If you’re a 90’s kid, you probably grew up playing MASH. The game lets you pick your future house, car, spouse, job and any other life decision you might imagine. Medical technology is now approaching the ability to play MASH with our bodies. A gene-editing tool called CRISPR/Cas9 allows scientists to remove, add and edit parts of DNA.
The National Academy of Sciences and the National Academy of Medicine published their recommendations on reproductive gene editing this month. The report is a collaborative effort by 22 experts in genetics and medical technology. It gives a cautious green light to gene editing for the prevention of disease, but explicitly rejects gene editing for non-essential enhancement.
Until now, the use of CRISPR/Cas9 has gone largely unquestioned. The system has allowed scientists to study the process of DNA repair, genetic links to disease, and cancer progression, among other topics. Scientists have already manipulated human genes in isolated cells. They are now on the brink of altering DNA human embryos.
Medical ethicists are concerned about the reproductive possibilities of CRISPR. Manipulating embryo DNA would create a cascade of mutations as cells multiply, passing the mutation to every subsequent cell. Proponents tout the technology’s ability to protect newborns against disease, while critics caution against the temptation to create ‘designer babies.’
One of the first major successes of CRISPR was its prevention of HIV infection in human cells, according to a study published in the 2014 Proceedings of the National Academy of Sciences. With unprecedented precision, CRISPR allows scientists to directly link specific genes to certain disorders. The new technology may be able to target a disease-causing or a mutated gene, and remove it.

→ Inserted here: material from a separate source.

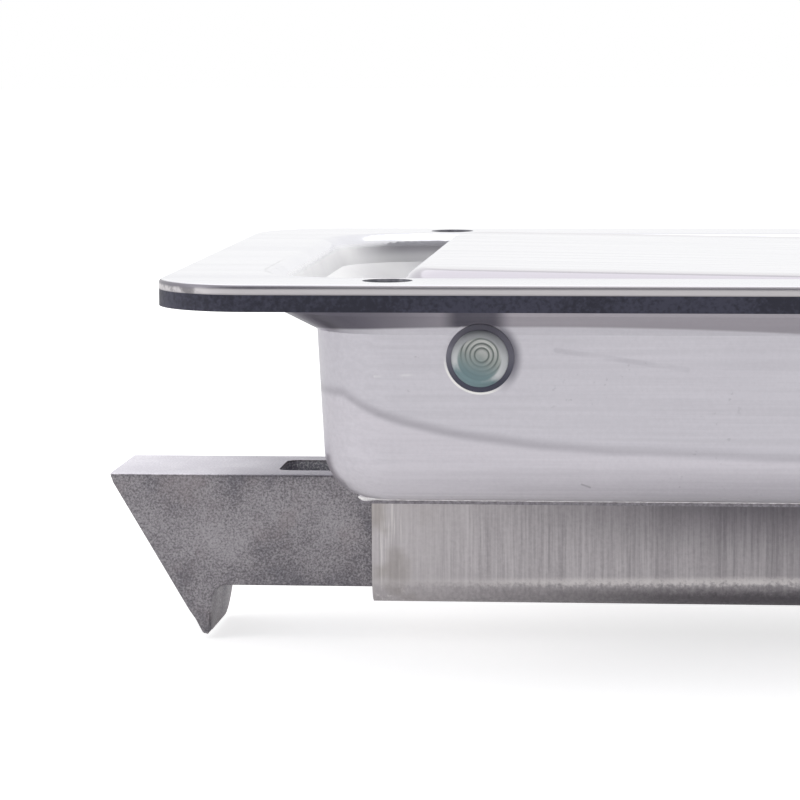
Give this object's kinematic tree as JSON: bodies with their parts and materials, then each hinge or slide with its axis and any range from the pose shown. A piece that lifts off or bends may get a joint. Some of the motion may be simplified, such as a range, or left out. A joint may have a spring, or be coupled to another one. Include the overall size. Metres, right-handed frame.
{
  "type": "paddle latch",
  "caption": "Flush paddle latch: stainless tray and hinged pull paddle over a spring-loaded slam bolt in a steel channel.",
  "frame": {"origin": "centre of the four mounting holes on the gasket's underside, where the latch rests on the panel's outer face", "axes": "+Z out of the panel towards the hand, +X from the bolt's nose towards the finger recess, Y along the pivot pin"},
  "size_m": [0.1522, 0.107, 0.0498],
  "materials": {
    "stainless_steel": "pressed stainless sheet, polished on top and lightly drawn on the walls",
    "polished_stainless": "polished stainless sheet",
    "gasket_rubber": "matt black neoprene",
    "zinc_plated_steel": "bright zinc plate on steel",
    "zinc_plated_pin": "zinc plate with a faint green passivation",
    "cast_zinc": "as-cast and tumbled zinc",
    "channel_steel": "drawn steel with vertical marks",
    "spring_wire": "drawn spring wire",
    "nylon": "natural nylon"
  },
  "bodies": {
    "frame": {"tray": "stainless_steel", "gasket": "gasket_rubber", "pivot_pin": "zinc_plated_pin", "pivot_pin_washer": "zinc_plated_pin", "floor_grommet": "gasket_rubber", "bolt_channel": "channel_steel", "channel_liner": "nylon", "channel_end_plate": "channel_steel", "spring_guide_rod": "zinc_plated_steel", "spring_seat_washer": "zinc_plated_steel", "bolt_spring": "spring_wire"},
    "paddle": {"paddle_plate": "polished_stainless", "paddle_carrier": "zinc_plated_steel", "pivot_bush_front": "nylon", "pivot_bush_rear": "nylon", "spacer_tube_front": "zinc_plated_steel", "spacer_tube_rear": "zinc_plated_steel", "drive_arm": "cast_zinc", "paddle_spring": "spring_wire"},
    "bolt": {"bolt": "cast_zinc"}
  },
  "joints": [
    {"name": "paddle_hinge", "type": "hinge", "parent": "frame", "child": "paddle", "pos_m": [-0.0315, 0, -0.0066], "axis": [0, -1, 0], "range_deg": [0, 30], "stiffness_Nm_per_rad": 0.3, "springref_deg": -34.38, "deforming": ["paddle_spring"]},
    {"name": "bolt_slide", "type": "slide", "parent": "frame", "child": "bolt", "axis": [1, 0, 0], "range_m": [0, 0.0125], "stiffness_N_per_m": 350, "springref_m": -0.02, "deforming": ["bolt_spring"]}
  ],
  "couplings": [
    {"joint": "bolt_slide", "follows": "paddle_hinge", "m_per_rad": 0.023727}
  ]
}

The flipside of such genetic control is abuse of that power. It could be a slippery slope from disease prevention to customizing physical and mental traits. CRISPR may have the potential to pursue cosmetic enhancement, such as muscular or neural development. For example, CRISPR can target muscle development genes to treat people with muscular dystrophy, but the same technique could be used on a patient without that illness to make him or her stronger by increasing muscle mass. Currently, the process of developing human trials for cosmetic CRISPR experiments is illegal.
We already know that a single gene mutation can have profound effects, causing such devastating ailments as Huntington’s Disease, sickle cell anemia, and cystic fibrosis. The risk of debilitating or deadly outcomes is currently too unpredictable to justify CRISPR experiments on human embryos.
As a childhood MASH enthusiast now in her 20s, I would theoretically love to cherry pick my genes. But I have to side with the critics urging caution on CRISPR/Cas9. I don’t trust society with the power to manipulate genes for enhancement.
Imagine the intensified social pressure for superhuman ‘perfection,’ and the deepened chasm between the haves and have-nots of healthcare. Wealthy fathers and mothers could select genes for intelligence or physical fitness, much like selecting car features. Those who could afford it could create their ideal ‘designer’ baby. Meanwhile, poorer children whose parents could not afford such enhancements would be born at a greater disadvantage.
Human embryo trials for CRISPR enhancements are too risky for nonessential changes, given the degree of uncertainty for the outcome of the embryo once it fully develops. However, the potential for treating and preventing genetic disorders is too great to ignore. With the almost endless possibilities of CRISPR technology to improve our lives, it is sure to be on the forefront of medical research for years to come. Ethicists, lawmakers and medical experts will have to navigate this issue cautiously while allowing for future exploration.